States Call on Veterinarians to Volunteer in Coronavirus Response
While more questions remain, some states are gauging the interest and availability of veterinary professionals.
Several states are calling on veterinarians to step up as human health care volunteers in response to the coronavirus crisis.
The Vermont state government website states that “Our hope is to develop a large pool of people willing to help should any rapidly developing situation require additional volunteers,” including nurses, pharmacists, physician assistants, veterinarians, and more.
The effort appears to be in a preliminary stage, with states working to identify how large this pool of volunteers could be, if needed.
Erin Forbes, chair of the communications committee for the Vermont Veterinary Medical Association, says details about how veterinarians would be used, how long they would be asked to volunteer, and if they would be insured or compensated have not been disclosed.

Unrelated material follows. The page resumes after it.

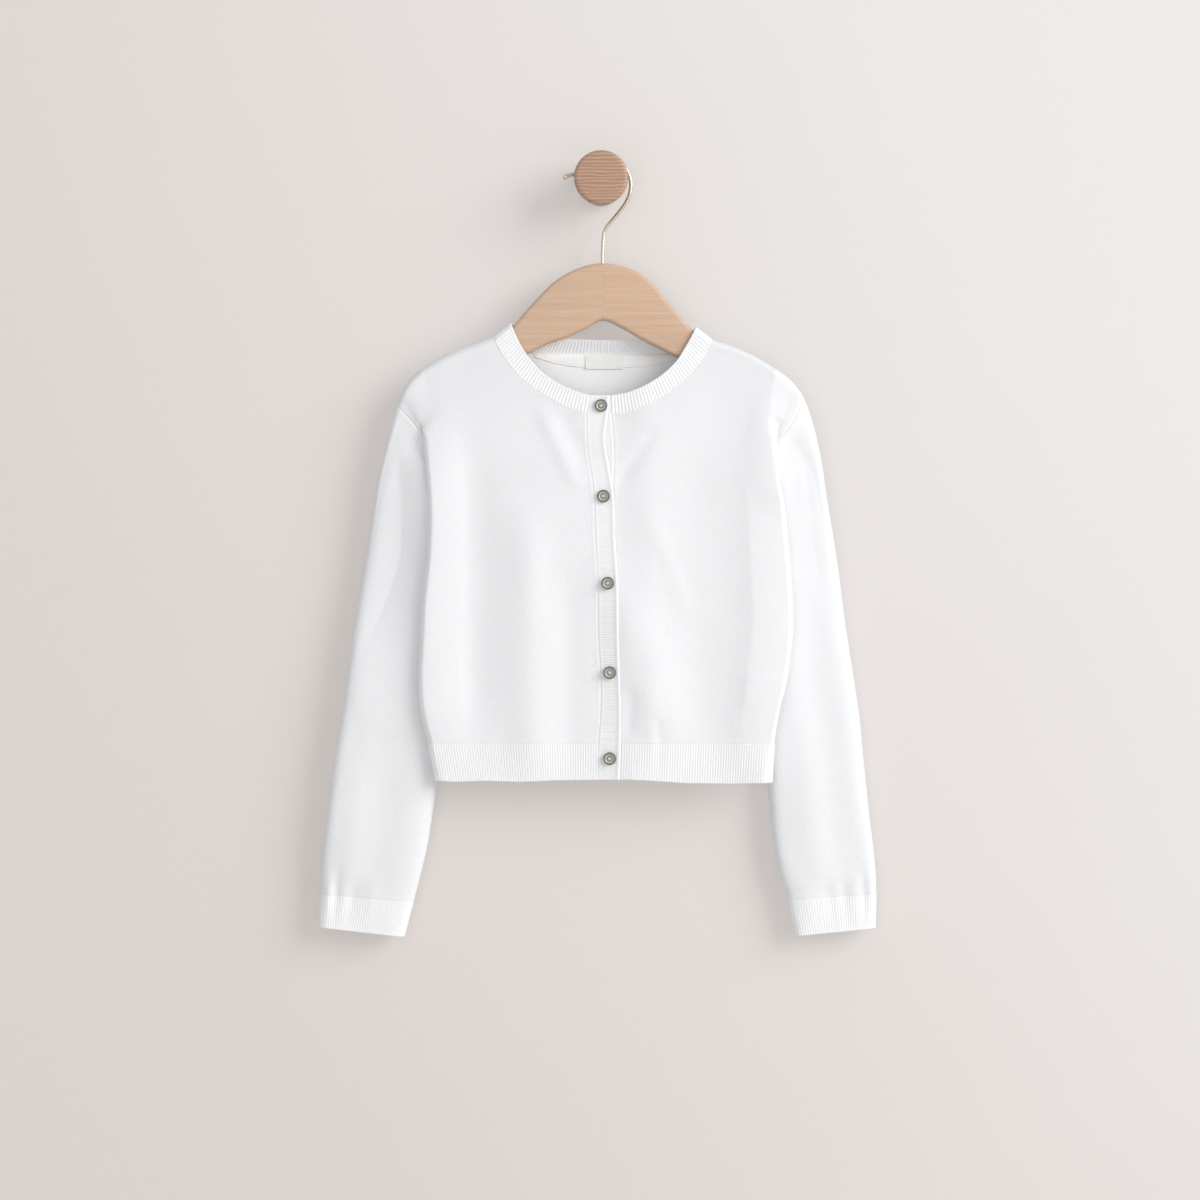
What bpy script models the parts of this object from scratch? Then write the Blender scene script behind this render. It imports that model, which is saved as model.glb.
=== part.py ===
"""Button cardigan on a clothes hanger and wall hook.

A knitted cardigan hangs, buttoned, on a flat wooden hanger. The hanger's wire hook rests on the neck of a
turned wall knob. Every piece of cloth is a closed wall of knitted fabric, worked out from a few lines: the
shoulder, the neck, the fold at each side, the armhole and side seams, and the two edges of each sleeve.

Frame: the origin is the middle of the knob's back face, on the wall. +X is the viewer's right, +Y goes into
the wall and +Z is up. Left and right are the viewer's. Tables and sizes are in millimetres; MM turns them
into metres where an object is made.
"""

import math

import bmesh
import bpy
import numpy as np

MM = 0.001
OBJECT_NAME = "button_cardigan"

# Cloth
CLOTH = 1.5  # thickness of the plain knit
SEAM_GAP = 0.3  # between two pieces that are sewn together
CORNER_GAP = 0.8  # more for each piece where two pieces meet at a right angle
# The underarm, where three pieces meet: how far the sleeve's corner stands off, and which way its wall faces
SLEEVE_CORNER_SHIFT = (0.0, 2.0, -1.4)
SLEEVE_CORNER_NORMAL = {"left": (0.5, -0.8, -0.3), "right": (-0.5, -0.8, -0.3)}
SLEEVE_TIP_SHIFT = {"left": (-0.5, 0.0, -0.4), "right": (1.0, 0.0, -0.6)}  # the same at the shoulder tip
RIB_VALLEY = 0.55  # outer face of a rib's groove, from the middle of the wall
RIB_RIDGE = 1.35  # outer face of a rib, from the middle of the wall
FINE_RIB = 2.2  # from rib to rib at the hem and cuffs
NECK_RIB = 3.4  # from rib to rib on the neckband
BAND_RIB = 2.0  # from rib to rib on the button bands
BAND_LAP = 2.9  # from the middle of the top band to the middle of the band under it
UNDER_BAND_WIDTH = 18.0
UNDER_BAND_HIDDEN_Z = -262.0  # the top band covers the band under it below this height
LAP_REACH = 34.0  # how far from its edge the panel under the lap comes forward again

# Depth, along Y
HANGER_PLANE = -24.0
HANGER_THICK = 11.0
SHOULDER_TIP_Y = -22.0
RIDGE_TURN = 5.5  # drop below the shoulder line in which the cloth turns over the hanger
FRONT_AT_HANGER = -31.3
BACK_AT_HANGER = -16.7
FRONT_BELLY = 9.5  # how far the front hangs forward of the hanger, low down
SIDE_BELLY_LOSS = 3.5  # how much less that is at the sides
BACK_BELLY = 8.5
FRONT_FALL = 55.0  # drop in which most of the belly is reached
BACK_FALL = 25.0
HALF_BODY = 150.0
HANGER_LINE = (-120.0, 0.3)  # height at which the cloth leaves the hanger in the middle, and fall outwards
CREASE_FADE = 0.3  # share of a crease's length over which each end fades
CREASE_BEYOND = 0.12  # how far a crease reaches past the ends given for it
BACK_CREASES = 0.8  # strength of the creases of the back
# The side fold is open above this height and closed, cloth on cloth, this much lower
FOLD_OPEN_Z, FOLD_CLOSES_IN = -190.0, 42.0
# How wide a strip of the back is drawn to the depth of its side seam: above the underarm and well below it
BACK_DRAWN, BACK_DRAWN_LOW = 24.0, 52.0
BACK_DRAWN_Z, BACK_DRAWN_IN = -295.0, 70.0  # where that starts to widen, and the drop in which it does
FOLD_Y = -34.3  # the outermost line of each side fold
SLEEVE_Y = -14.5
SLEEVE_LEANS = {"left": -7.0, "right": 3.0}  # how far the outer fold of a sleeve leans towards the wall
LEANS_FROM, LEANS_IN = 0.1, 0.4  # share of the sleeve's length at which that starts, and where it is full
CUFF_RIGHTS, RIGHTS_FROM = 0.6, 0.75  # share of it that is gone again at the cuff, and where that starts
SLEEVE_HALF = 8.4  # half the thickness of a sleeve that hangs flat
CUFF_HALF = 6.6
SQUARENESS = 9.0  # how square the section of a flat tube is at its two folds
SLEEVE_SLIDE = 0.55  # how far the sleeve's lines lean outwards, away from the armhole seam
SLIDE_END = 0.12  # share of the sleeve's length in which they do so
OUTER_LEAD = 0.4  # how far the outer fold runs ahead of the inner one, halfway down
SHARE_SHOULDER = 0.25  # share of the armhole seam that counts as the shoulder
# Share of the sleeve's length in which it takes its own depth: at the tip, past the shoulder, at the underarm
SETTLE_TIP, SETTLE_SIDE, SETTLE_UNDERARM = 0.35, 0.07, 0.03
NARROWS_FROM = 0.6  # share of the sleeve's length from which it gets flatter towards the cuff
SLEEVE_FOLD_FADE = 0.15
BACK_RELIEF = 0.7  # strength of the sleeves' creases on their backs

# Heights
UNDERARM_Z = -345.0
RIB_TOP_Z = -492.0
HEM_LINE_Z = -524.0  # mean height of the lower edge
NECK_ROW = 0.33  # the row at which the neck seam meets the band
UNDERARM_ROW = 0.5

# Rows of the panels, from the shoulder seam (0) by the underarm (0.5) to the hem rib (1)
ROWS = (0, 0.004, 0.012, 0.03, 0.06, 0.10, 0.16, 0.24, NECK_ROW, 0.41, 0.47, UNDERARM_ROW)
ROWS += (0.565, 0.635, 0.71, 0.785, 0.86, 0.93, 1.0)
FRONT_COLUMNS = (0, 0.09, 0.2, 0.32, 0.44, 0.56, 0.68, 0.8, 0.91, 1.0)
FOLD_COLUMNS = (0.25, 0.5, 0.72, 0.9, 1.0)
SHOULDER_COLUMNS = (0, 0.08, 0.25, 0.55)
BACK_NECK_COLUMNS = (0, 0.035, 0.11, 0.24, 0.41, 0.59, 0.76, 0.89, 0.965)
SLEEVE_RINGS = (0, 0.012, 0.035, 0.07, 0.12, 0.19, 0.28, 0.38, 0.49, 0.60, 0.71, 0.82, 0.91, 0.965, 1.0)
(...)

“There hasn’t been any clarification on what they would expect volunteers to do. Obviously, we would have to worry about the legality of it—we’re not licensed to work on people, so we need some clarification as we move forward,” says Forbes. “I think a lot of veterinarians would be willing to help while also making sure they’re taking care of themselves, their families, and their practices. Some of it depends on their circumstances—if you’re an elderly veterinarian or have health problems, you shouldn’t be going into the hospitals—but I also don’t foresee them having us go in and intubating people. My thought is they would have us talking on the phone and helping with triage, because we’re good at it. We’re also good with dealing with stressed out people and calming people down.”
While these calls may be alarming to some veterinary professionals, Mark Cushing, founding partner of the Animal Policy Group and former litigator, says the service should remain voluntary.

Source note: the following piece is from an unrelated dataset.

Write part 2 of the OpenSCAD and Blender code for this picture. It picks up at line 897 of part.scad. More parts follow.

“The federal government has certain powers during an emergency, but those powers don’t allow the government to step in and take over a veterinary clinic in these circumstances,” says Cushing. “They don’t allow the federal government to step in, grab a veterinarian and say: ‘you go here and do something because you know something about medicine.’ Not all civil liberties are thrown out the window when you’re facing a threat. But they can invite people, and that’s what you’re seeing in Vermont.”
Forbes notes that while many questions need to be answered to make an ultimate decision, the choice will ultimately be made as each individual professional weights the costs and benefits.

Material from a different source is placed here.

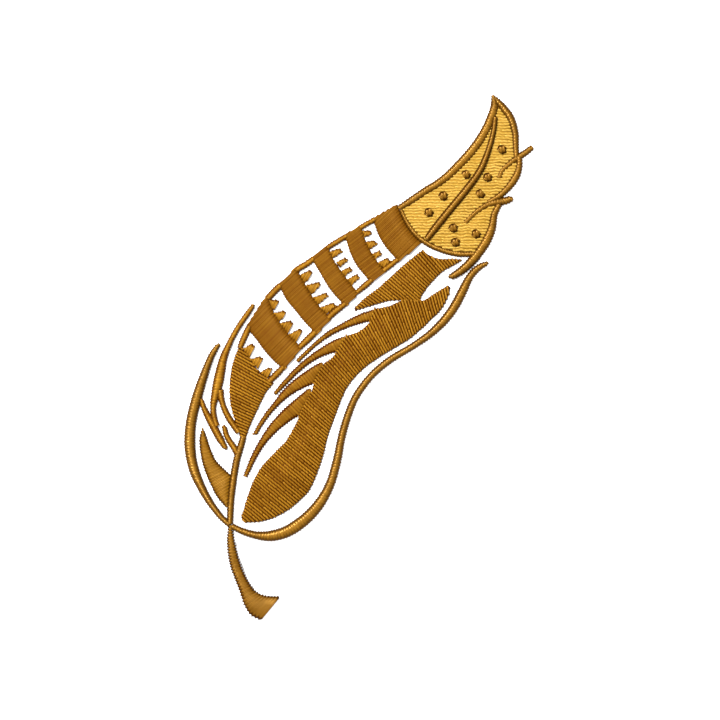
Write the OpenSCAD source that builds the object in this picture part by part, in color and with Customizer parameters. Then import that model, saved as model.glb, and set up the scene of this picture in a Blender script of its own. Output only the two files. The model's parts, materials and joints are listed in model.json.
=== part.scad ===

“We took an oath to protect public health. That’s part of the oath I took to become a veterinarian so at the end of the day that matters a lot,” says Forbes. “I also think you could do it in a reasonable way. Say they need people to help answer phones on Tuesday afternoons. I don’t work at that time anyway, so if I could sit at home and answer the phone or sit in a call center and not be exposed to people, there’s very low risk but also a huge benefit.
“If you’re asking me to come in Monday through Friday and not going to pay me, I don’t see myself doing that. You have to weigh the risk of what they want and the severity of the situation. But at the end of the day, if people are going to die and we can prevent that, we took an oath and we have to stand by that.”